Auch KMU können in die Verantwortung genommen werden, falls ihr Kunde aufgrund des LkSG in Anspruch genommen wird. In diesem Fall könnte das KMU ein (Mit-)Verschulden treffen. Daher ist es ratsam, sich ernsthaft mit der Thematik zu befassen und sich mit dem Kunden auszutauschen. Falls letztlich mehr Pflichten zu erfüllen sind, könnte gegebenenfalls auch der Liefervertrag neu verhandelt werden.
Geplant für KMU: die Ausarbeitung eines Praxisleitfadens
Zur Unterstützung werden die Industrie- und Handelskammern für kleine und mittelständische Unternehmen einen auf ihre Bedürfnisse und ihre Position in der Lieferkette abgestimmten LkSG-Praxisleitfaden entwickeln und zur Verfügung stellen. Ausgangspunkt ist dabei, dass KMU als Zulieferer zwar nicht direkt in den Anwendungsbereich des LkSG fallen, ihre Vertragspartner aber teilweise vom Anwendungsbereich des LkSG erfasst werden.
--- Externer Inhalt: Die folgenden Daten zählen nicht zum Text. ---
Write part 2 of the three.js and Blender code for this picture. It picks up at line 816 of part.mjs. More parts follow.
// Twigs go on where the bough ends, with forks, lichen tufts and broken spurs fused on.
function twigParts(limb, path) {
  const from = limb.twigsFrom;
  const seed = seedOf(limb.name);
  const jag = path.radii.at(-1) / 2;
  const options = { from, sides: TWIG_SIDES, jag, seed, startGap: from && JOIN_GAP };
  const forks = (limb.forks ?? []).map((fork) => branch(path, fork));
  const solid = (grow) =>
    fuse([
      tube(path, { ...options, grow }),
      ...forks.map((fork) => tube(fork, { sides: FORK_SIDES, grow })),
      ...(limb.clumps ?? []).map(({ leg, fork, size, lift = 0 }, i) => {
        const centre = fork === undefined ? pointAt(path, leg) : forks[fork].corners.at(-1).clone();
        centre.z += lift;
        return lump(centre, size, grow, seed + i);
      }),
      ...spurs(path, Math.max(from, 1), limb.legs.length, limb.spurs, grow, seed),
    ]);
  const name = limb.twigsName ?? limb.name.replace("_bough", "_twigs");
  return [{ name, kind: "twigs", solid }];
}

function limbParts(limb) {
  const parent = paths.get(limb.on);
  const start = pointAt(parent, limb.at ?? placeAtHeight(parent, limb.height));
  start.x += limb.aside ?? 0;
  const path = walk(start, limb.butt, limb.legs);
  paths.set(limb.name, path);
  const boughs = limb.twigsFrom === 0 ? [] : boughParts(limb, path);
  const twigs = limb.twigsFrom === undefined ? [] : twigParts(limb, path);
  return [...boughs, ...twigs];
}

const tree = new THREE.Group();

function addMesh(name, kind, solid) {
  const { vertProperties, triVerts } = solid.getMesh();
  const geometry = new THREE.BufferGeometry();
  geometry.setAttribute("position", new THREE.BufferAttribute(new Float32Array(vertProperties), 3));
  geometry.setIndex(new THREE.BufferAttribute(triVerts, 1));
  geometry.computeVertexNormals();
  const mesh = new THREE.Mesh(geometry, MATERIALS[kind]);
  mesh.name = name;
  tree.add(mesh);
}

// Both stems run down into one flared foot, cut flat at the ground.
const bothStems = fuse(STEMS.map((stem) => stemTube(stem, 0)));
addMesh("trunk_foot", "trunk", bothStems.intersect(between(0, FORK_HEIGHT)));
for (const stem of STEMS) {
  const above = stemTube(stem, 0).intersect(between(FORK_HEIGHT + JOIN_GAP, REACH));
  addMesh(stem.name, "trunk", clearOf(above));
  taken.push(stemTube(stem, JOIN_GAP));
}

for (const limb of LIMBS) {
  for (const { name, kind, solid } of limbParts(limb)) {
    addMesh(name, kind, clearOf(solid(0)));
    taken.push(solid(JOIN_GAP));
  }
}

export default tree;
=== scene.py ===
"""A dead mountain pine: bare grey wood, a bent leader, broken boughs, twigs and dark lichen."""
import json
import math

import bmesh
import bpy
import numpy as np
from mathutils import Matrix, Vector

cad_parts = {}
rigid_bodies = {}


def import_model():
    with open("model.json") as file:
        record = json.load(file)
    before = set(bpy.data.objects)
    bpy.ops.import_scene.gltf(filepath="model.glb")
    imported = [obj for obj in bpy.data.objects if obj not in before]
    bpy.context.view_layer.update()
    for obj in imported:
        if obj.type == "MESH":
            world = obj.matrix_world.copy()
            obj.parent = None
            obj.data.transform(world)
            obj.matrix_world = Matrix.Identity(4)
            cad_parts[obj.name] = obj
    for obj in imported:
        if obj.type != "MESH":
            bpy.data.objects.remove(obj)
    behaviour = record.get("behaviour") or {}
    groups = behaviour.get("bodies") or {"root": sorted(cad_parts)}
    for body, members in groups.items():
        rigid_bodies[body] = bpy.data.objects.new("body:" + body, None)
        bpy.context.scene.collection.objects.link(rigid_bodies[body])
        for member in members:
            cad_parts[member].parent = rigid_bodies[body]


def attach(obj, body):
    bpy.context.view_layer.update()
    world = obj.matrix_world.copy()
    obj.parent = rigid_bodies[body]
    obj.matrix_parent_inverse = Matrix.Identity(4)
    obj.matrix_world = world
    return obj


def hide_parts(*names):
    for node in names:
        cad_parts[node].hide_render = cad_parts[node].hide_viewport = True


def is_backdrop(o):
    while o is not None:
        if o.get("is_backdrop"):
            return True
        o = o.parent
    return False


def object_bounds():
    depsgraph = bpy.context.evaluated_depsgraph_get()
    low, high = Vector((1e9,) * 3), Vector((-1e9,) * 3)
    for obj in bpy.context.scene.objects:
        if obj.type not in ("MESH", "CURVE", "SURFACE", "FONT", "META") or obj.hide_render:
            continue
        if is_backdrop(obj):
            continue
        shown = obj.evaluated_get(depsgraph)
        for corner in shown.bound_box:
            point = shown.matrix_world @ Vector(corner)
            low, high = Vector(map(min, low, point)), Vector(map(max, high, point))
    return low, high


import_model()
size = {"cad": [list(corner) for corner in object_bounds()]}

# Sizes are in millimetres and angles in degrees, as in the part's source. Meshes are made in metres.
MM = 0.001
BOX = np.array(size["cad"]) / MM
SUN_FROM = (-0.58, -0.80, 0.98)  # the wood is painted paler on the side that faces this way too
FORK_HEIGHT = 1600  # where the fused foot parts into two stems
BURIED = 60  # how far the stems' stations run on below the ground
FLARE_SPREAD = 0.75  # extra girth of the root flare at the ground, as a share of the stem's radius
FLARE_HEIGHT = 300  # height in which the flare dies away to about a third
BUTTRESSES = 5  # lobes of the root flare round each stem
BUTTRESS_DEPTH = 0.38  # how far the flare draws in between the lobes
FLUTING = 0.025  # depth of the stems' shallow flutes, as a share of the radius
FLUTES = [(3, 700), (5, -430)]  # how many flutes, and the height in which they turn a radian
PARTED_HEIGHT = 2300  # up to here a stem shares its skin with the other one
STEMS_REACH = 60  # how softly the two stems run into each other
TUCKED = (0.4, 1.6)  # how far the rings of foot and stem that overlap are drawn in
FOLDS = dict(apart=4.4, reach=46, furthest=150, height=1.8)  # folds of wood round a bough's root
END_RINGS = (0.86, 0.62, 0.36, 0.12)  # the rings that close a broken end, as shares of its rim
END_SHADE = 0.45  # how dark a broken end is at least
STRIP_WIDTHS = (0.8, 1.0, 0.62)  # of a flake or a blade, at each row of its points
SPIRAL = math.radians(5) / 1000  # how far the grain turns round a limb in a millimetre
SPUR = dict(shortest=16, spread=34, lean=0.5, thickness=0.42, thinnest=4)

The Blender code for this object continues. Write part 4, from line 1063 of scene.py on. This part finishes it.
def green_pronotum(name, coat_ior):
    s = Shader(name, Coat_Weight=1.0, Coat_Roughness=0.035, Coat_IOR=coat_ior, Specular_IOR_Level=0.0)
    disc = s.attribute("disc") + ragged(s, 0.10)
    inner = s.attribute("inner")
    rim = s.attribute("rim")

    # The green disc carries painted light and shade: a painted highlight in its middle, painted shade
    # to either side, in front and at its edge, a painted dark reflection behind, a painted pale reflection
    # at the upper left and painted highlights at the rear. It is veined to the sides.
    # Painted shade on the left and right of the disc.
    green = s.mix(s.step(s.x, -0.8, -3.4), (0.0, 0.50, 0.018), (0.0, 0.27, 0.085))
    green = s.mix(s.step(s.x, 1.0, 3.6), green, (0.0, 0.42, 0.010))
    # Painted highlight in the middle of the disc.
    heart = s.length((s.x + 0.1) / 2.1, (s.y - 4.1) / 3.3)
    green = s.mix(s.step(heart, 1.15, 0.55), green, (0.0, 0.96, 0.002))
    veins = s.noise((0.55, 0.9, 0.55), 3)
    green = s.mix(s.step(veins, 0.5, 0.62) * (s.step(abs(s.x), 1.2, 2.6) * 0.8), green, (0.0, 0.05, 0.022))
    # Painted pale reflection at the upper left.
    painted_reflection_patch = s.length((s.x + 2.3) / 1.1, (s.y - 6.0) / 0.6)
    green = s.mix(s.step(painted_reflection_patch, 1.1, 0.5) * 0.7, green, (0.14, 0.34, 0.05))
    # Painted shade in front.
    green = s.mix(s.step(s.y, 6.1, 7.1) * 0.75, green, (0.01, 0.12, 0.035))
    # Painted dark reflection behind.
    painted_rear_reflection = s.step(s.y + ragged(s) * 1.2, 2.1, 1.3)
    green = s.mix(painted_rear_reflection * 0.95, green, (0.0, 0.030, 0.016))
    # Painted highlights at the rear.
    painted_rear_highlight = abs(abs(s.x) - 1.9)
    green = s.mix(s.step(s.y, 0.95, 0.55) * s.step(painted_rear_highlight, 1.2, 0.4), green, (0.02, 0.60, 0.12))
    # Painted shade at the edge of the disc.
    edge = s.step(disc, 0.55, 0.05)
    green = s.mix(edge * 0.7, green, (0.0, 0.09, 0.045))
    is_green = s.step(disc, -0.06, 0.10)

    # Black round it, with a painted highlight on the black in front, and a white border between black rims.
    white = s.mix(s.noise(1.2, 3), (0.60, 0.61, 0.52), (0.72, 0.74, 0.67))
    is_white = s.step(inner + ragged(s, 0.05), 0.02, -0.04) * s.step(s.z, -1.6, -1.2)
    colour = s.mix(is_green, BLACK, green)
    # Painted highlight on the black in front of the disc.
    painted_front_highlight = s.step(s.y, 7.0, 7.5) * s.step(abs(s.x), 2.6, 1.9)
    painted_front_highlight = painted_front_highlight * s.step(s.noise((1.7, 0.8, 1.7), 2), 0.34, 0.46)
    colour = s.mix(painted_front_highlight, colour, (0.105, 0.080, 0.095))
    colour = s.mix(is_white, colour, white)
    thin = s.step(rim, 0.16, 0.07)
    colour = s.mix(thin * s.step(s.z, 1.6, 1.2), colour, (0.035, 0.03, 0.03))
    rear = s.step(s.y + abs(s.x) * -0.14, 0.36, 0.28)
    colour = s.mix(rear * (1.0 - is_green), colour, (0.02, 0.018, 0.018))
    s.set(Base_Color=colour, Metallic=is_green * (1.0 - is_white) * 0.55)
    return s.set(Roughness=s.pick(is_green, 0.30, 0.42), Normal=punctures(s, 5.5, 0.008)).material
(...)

Im Falle einer solchen Betroffenheit werden die LkSG-Verpflichtungen als Verpflichtungs- und Weitergabe-Klausel an die KMU weitergegeben.
LkSG-KMU-Leitfaden soll insbesondere folgende, für KMU relevante Punkte behandeln:
1. Überblick über die relevanten LkSG-Standards, Anforderungen und Kooperation
Darstellung der LkSG-Standards und Anforderungen, die von LkSG-verpflichteten Unternehmen an ihre KMU-Zulieferer weitergegeben werden können. Beschreibung der Kooperationsanforderungen und -möglichkeiten zwischen LkSG-verpflichteten Unternehmen und ihren KMU-Zulieferern sowie Empfehlungen für eine sachgerechte Kooperation.
2. Zusammenarbeit im Rahmen der Risikoanalyse, von Präventions- und Abhilfemaßnahmen sowie des LkSG-Beschwerdeverfahrens
Aufzeigen der Grenzen einer angemessenen Risikoanalyse gegenüber KMU unter Berücksichtigung des Schutzes von Daten und Geschäftsgeheimnissen von kleinen und mittelständischen Unternehmen. Außerdem werden Strategien zur Sicherstellung der LkSG-Compliance und zur Vermeidung übermäßiger Haftungsrisiken im Rahmen von Präventions- und Abhilfemaßnahmen skizziert. Darüber hinaus werden Strategien für KMU zur Wahrung ihrer Interessen im Rahmen des LkSG-Beschwerdeverfahrens erläutert.
3. Praxistipps für Verpflichtungs- und Weitergabe-Klauseln
Erläuterung zulässiger und unzulässiger Klauseln nach deutschem AGB-Recht und den BAFA-Handreichungen. Außerdem wird er praktische Tipps für Strategien zum Schutz der Interessen von KMU bei der Vertragsverhandlung und -gestaltung enthalten.
4. Fazit
Ziel des Leitfadens ist es, das Standard-Nachschlagewerk im Rahmen der LkSG-Pflichten für KMU zu werden, um die komplexen Anforderungen des LkSG effektiv zu bewältigen. Er bietet nicht nur einen umfassenden Überblick über die relevanten Standards und Anforderungen des LkSG, sondern auch praktische Hilfestellungen und Strategien, die KMU dabei unterstützen, ihre Position in Vertragsverhandlungen zu stärken und ihre rechtlichen Pflichten effizient zu erfüllen.